Ma grenouille était sortie de son bocal et je profitais un peu du soleil de printemps sur le pont de ma goélette. Les sirènes étaient de sortie et je faisais un peu de rangement dans mon carnet d’amours de tous les temps.
Rita avait glissé au classement général au point d’être détrônée de mon plus bel amour. D’ailleurs la place était vacante et je songeais à qui allait faire battre mon cœur pour l’éternité, du moins jusqu’à la semaine prochaine. Madeleine avait disparu de la circulation, emportant avec elle le goût du henné et de sa bouche douce et magique. Je jetais par-dessus bord, les tièdes, les incertaines et les amours non partagées. Et une brise légère frôlant le duvet de mes bras me rappela au bon souvenir de mon amie Katia, qui avait pour avantage d’être sortie de mon imaginaire et qui faisait à peu près ce que je voulais. Enfin, je crois…

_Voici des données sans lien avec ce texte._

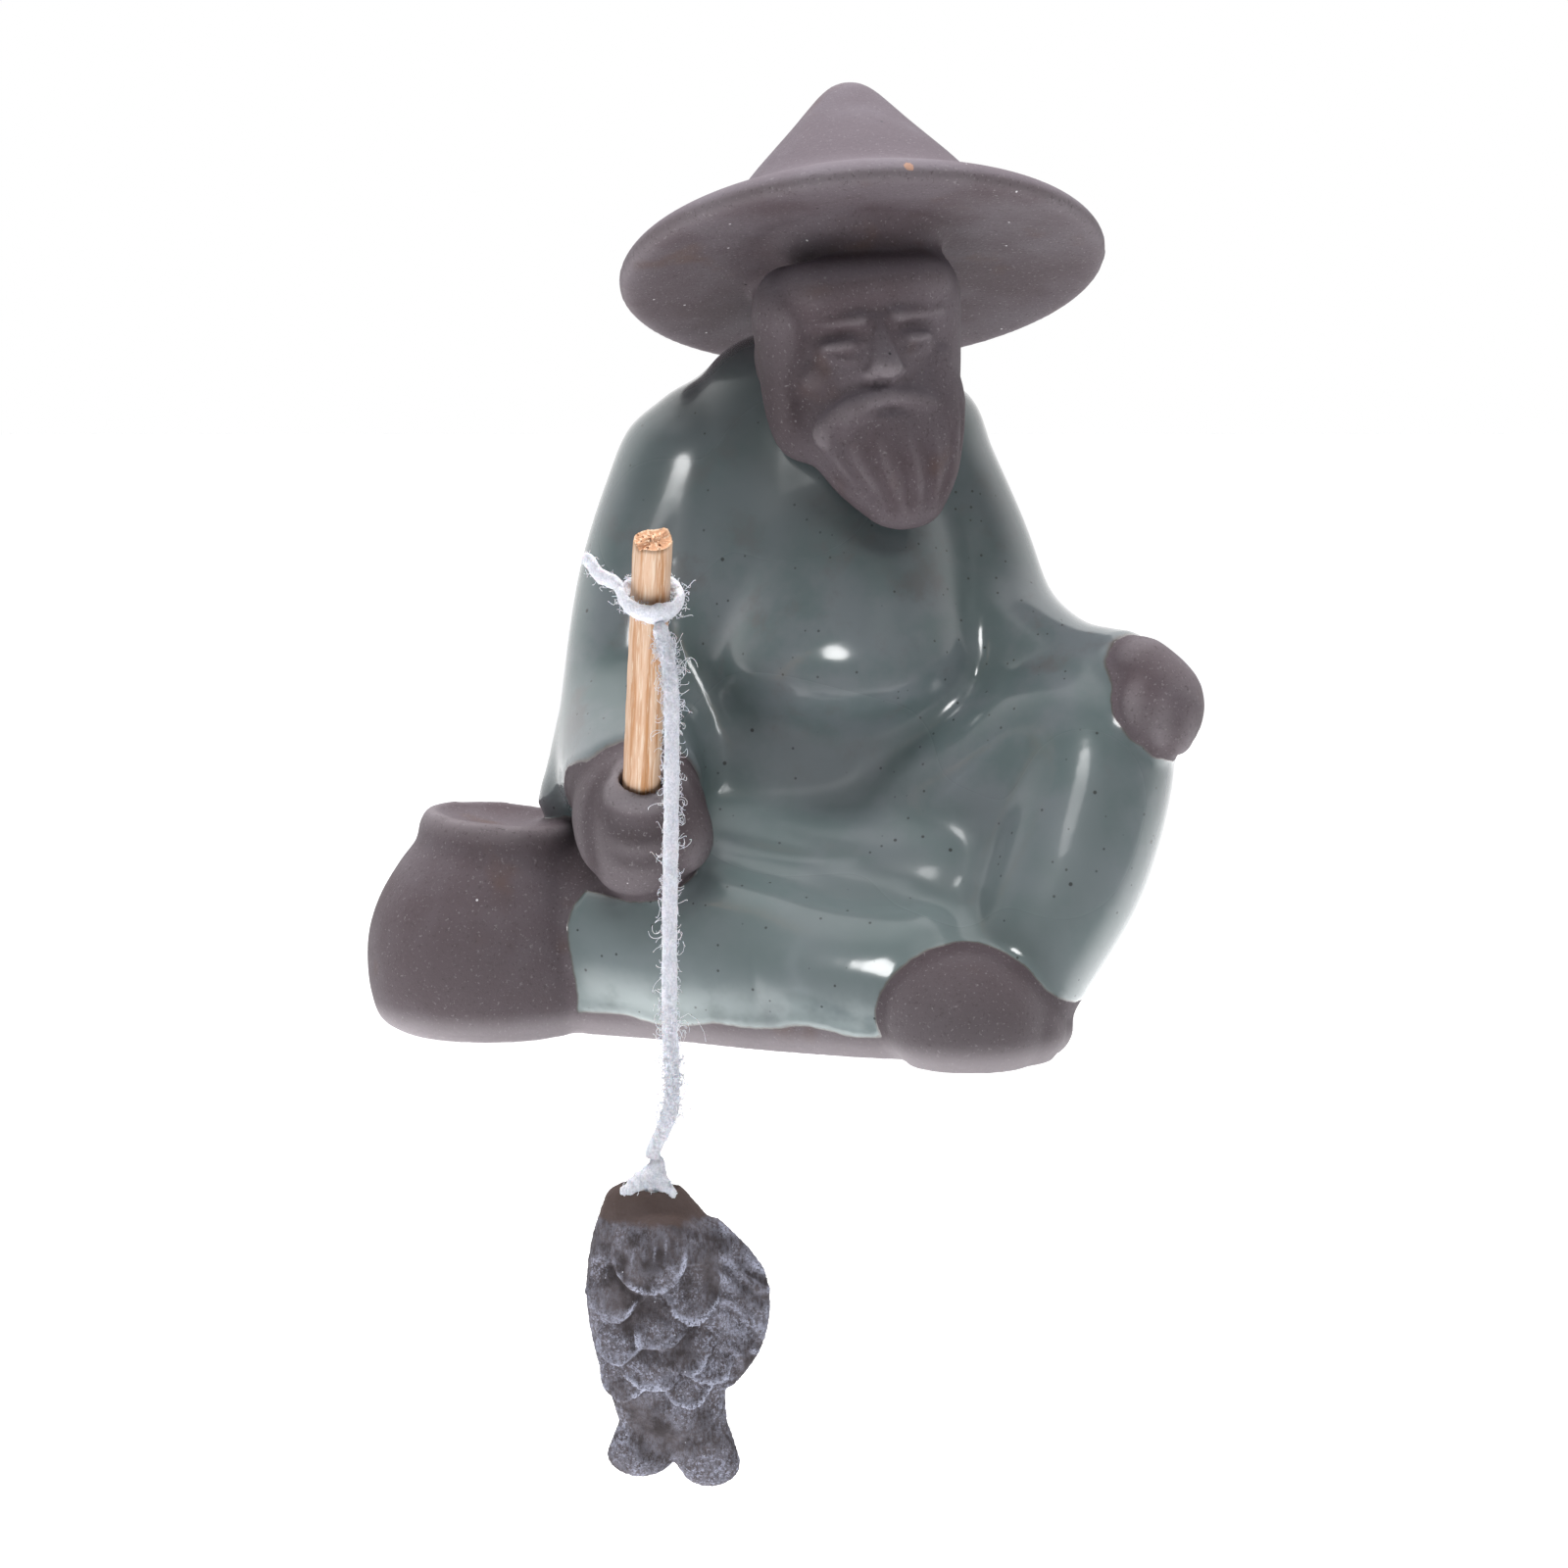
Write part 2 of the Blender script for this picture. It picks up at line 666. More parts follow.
MATT = (  # where the glaze has little gloss: place on the picture, reach, share
    ((790, 785), 6.0, 0.9),
    ((822, 804), 5.0, 0.9),
    ((872, 794), 5.0, 0.9),
    ((1105, 810), 4.0, 0.75),
    ((1085, 870), 4.0, 0.75),
    ((968, 880), 4.5, 0.7),
    ((810, 488), 5.0, 0.95),
    ((671, 536), 4.0, 0.85),
)
FIST_CREASES = (  # between the fingers, and where fist and creel meet
    (((612, 800), (600, 830), (600, 868), (612, 905)), 0.8, 0.3),
    (((622, 845), (650, 852), (690, 848)), 0.6, 0.16),
    (((624, 872), (652, 880), (692, 872)), 0.6, 0.16),
)


def creel_into(bm):
    """A round-bellied fishing basket with a narrow neck, a soft rim and a shallow dished top."""
    lean = Matrix.Rotation(math.radians(CREEL_LEAN), 4, "Y")
    belly = ((0, 0), (0.74, 0), (0.93, 0.12), (1, 0.36), (0.94, 0.56), (0.79, 0.74))
    lathe_into(bm, [
        *scaled(belly, CREEL_RADIUS, CREEL_HEIGHT),
        *scaled(((1.08, 0.85), (1.06, 0.93), (0.93, 1)), CREEL_MOUTH_RADIUS, CREEL_HEIGHT),
        (CREEL_MOUTH_RADIUS * 0.62, CREEL_HEIGHT - CREEL_DISH * 0.6),
        (0, CREEL_HEIGHT - CREEL_DISH),
    ], Matrix.Translation(CREEL_FOOT) @ lean)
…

Je rayais aussi les amours enfantines et les rencontres du samedi soir, l’enfance comme le rhum ayant la fâcheuse tendance à embellir le moindre canasson. Ayant fait place nette et jeté à la mer les débris de mon cœur avec les amours mortes, je pouvais enfin contempler le square verdoyant de mes sentiments de pirate accompli.
Imaginant l’amour fou tant désiré, je lui prêtais une animalité sans pareille. Nos corps seraient des festins l’un pour l’autre, et l’explosion de nos appétits n’en n’aurait que plus de goût. Les poils de nos atours secrets seraient comme des barbes à papa et les tabous de nos ancêtres oubliés jusqu’à la fin de nous.
Nos cœurs palpiteraient à chacune de nos pensées de l’autre, électriques comme des trains en gare au moment du départ. Nos sens capteraient nos présences et nos noms à la moindre évocation, et des liens télépathiques uniraient nos âmes en des orgasmes immenses.
Nous écririons des mots aux feux de tous les temps et dessinerions nos mondes imaginaires. Nos créations feraient le tour du monde, conduisant un peu partout nos élans et nos faims.
Je relevais mon tricorne et notais un prénom en haut de mon carnet, pendant que la brise caressait encore mon duvet de marin, sous le soleil couchant…
Jack Rackham
Je mange mes haricots sur le pont désert de mon après-midi, bon appétit !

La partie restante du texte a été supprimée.